In the early 21st century, automated appraisals and mortgage underwriting began to change that. Combined with the repackaging of subprime loans into presumably safer CDOs, they created a far more liquid market for housing. In response, housing prices soared — and became more sensitive to the vagaries of the markets. When investors pulled out of CDOs, buyer financing dried up and the whole housing market crashed.
It may have seemed at the time like a failed experiment. But financialization had changed the housing market forever. Houses are now more prone to be priced high relative to rents, and to see their prices fluctuate with the market. The very features that made home buying an affordable and stable investment are coming to an end.

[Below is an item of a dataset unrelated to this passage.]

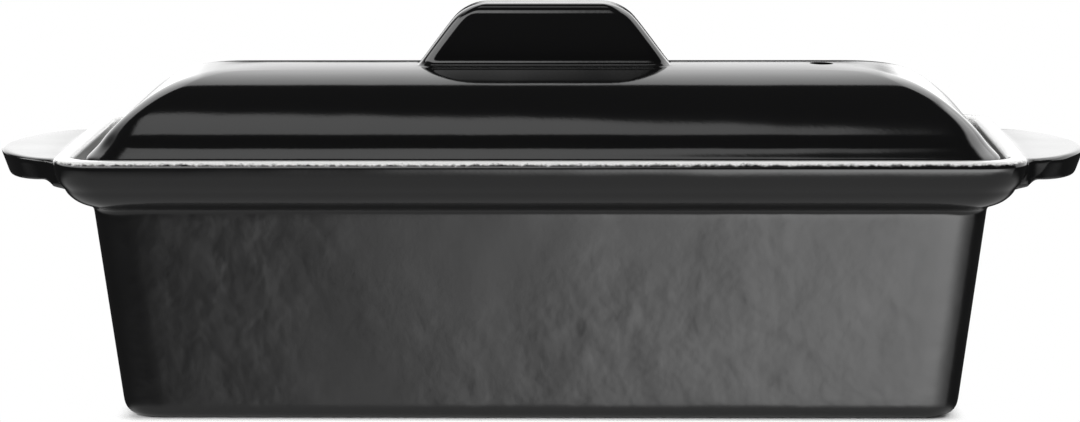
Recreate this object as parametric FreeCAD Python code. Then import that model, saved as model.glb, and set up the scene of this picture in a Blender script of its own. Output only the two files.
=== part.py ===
import FreeCAD
import Part
import math
import os
from FreeCAD import Vector

# A rectangular terrine dish in enamelled cast iron, with its loose lid.
# The dish is one casting: a tapered body, a flared collar that ends in a
# raised rim, and a thin lug at each end to carry it by. The lid is a second
# casting: a domed shell, hollow underneath, with a solid bar handle and one
# round steam vent. The lid only rests on the ledge inside the rim.
#
# Millimetres. X runs along the length, Y from front to back, Z up.
# The origin is the middle of the base, on the surface that the dish stands on.

# Rim and collar of the dish
rim_length = 279.3
rim_width = 118.2
dish_height = 76.9
rim_thickness = 6.6
rim_corner_radius = 12.5
rim_outer_edge_radius = 1.8
rim_inner_edge_radius = 1.4
collar_height = 14.5
collar_lean = 22.0
collar_heel_radius = 10.0
seat_depth = 6.0

# Body of the dish
body_inset = 11.0
body_draft = 6.7
body_corner_radius = 12.0
base_edge_radius = 4.5
wall = 4.2
floor_thickness = 4.8
inner_floor_radius = 6.5

# End lugs
lug_reach = 20.95
lug_width = 82.0
lug_drop = 2.0
lug_thickness = 7.0
lug_corner_radius = 12.0
lug_root_depth = 4.0
lug_top_edge_radius = 1.8
lug_lower_edge_radius = 2.6
lug_groove_radius = 11.0
lug_groove_depth = 2.4
lug_groove_inset = 9.5

# Lid shell
lid_clearance = 2.0
lid_shift = 0.9
lid_corner_radius = 9.5
lid_edge_height = 5.8
lid_lip = 5.2
lid_wall = 4.0
flare_angle = 47.0
flare_run = 9.6
shoulder_radius = 36.0
crown_radius = 140.0
hip_blend = 16.0

# Steam vent
vent_diameter = 7.0
vent_offset = 82.0

# Handle
handle_length = 75.2
handle_height = 18.2
handle_thickness = 15.5
handle_slope = 37.0
handle_corner_radius = 13.5
handle_edge_radius = 4.6
handle_foot_radius = 4.5
handle_sink = 2.0

# Modelling allowances
overlap = 1.0
grid_step = 4.0
grid_margin = 2.0
fillet_share = 0.9
foot_steps = 5

# Places that follow from the sizes above
seat_height = dish_height - seat_depth
collar_foot = dish_height - collar_height
lid_half_length = rim_length / 2.0 - rim_thickness - lid_clearance
lid_half_width = rim_width / 2.0 - rim_thickness - lid_clearance


def rounded_rectangle(half_length, half_width, radius, height):
    """A closed level outline with round corners, centred on the Z axis."""
    radius = min(radius, half_length * fillet_share, half_width * fillet_share)
    outline = []
    corners = [(1, 1, 0.0), (-1, 1, 90.0), (-1, -1, 180.0), (1, -1, 270.0)]
    for side_x, side_y, start in corners:
        centre_x = side_x * (half_length - radius)
        centre_y = side_y * (half_width - radius)
        points = []
        for turn in (0.0, 45.0, 90.0):
            angle = math.radians(start + turn)
            x = centre_x + radius * math.cos(angle)
            y = centre_y + radius * math.sin(angle)
            points.append(Vector(x, y, height))
        outline.append(points)
    edges = []
    for index, points in enumerate(outline):
        following = outline[(index + 1) % len(outline)]
        edges.append(Part.Arc(*points).toShape())
        edges.append(Part.LineSegment(points[-1], following[0]).toShape())
    return Part.Wire(edges)


def edges_at(shape, height):
    """The edges of a shape that lie level at one height."""
    level = []
    for edge in shape.Edges:
        box = edge.BoundBox
        if abs(box.ZMin - height) < 1e-3 and abs(box.ZMax - height) < 1e-3:
            level.append(edge)
    return level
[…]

Smith also blames the change on people who chose to live in single-family home neighborhoods where their families have privacy and security and oppose forced diversity accomplished by installing multi-family units — “existing homeowners are reluctant to agree to development with unknowable effects on the value of their most precious investments. The result is less development — and sky-high rents for any residents not lucky enough to own their own home.”
Smith, however, clearly believes in revising the meaning of the American dream. He thinks corporate investors will see the financial benefits of buying up homes and renting them. And Americans could be more mobile if not tied down with a mortgage.
So he advocates for a nation of renters.
“The U.S. is not quite there yet, and not just because too many people are chasing too few apartments,” Smith concludes. “To see the U.S. as a nation of renters requires a revision of the American Dream of homeownership. This country was always more about new frontiers than comfortable settlements, anyway.”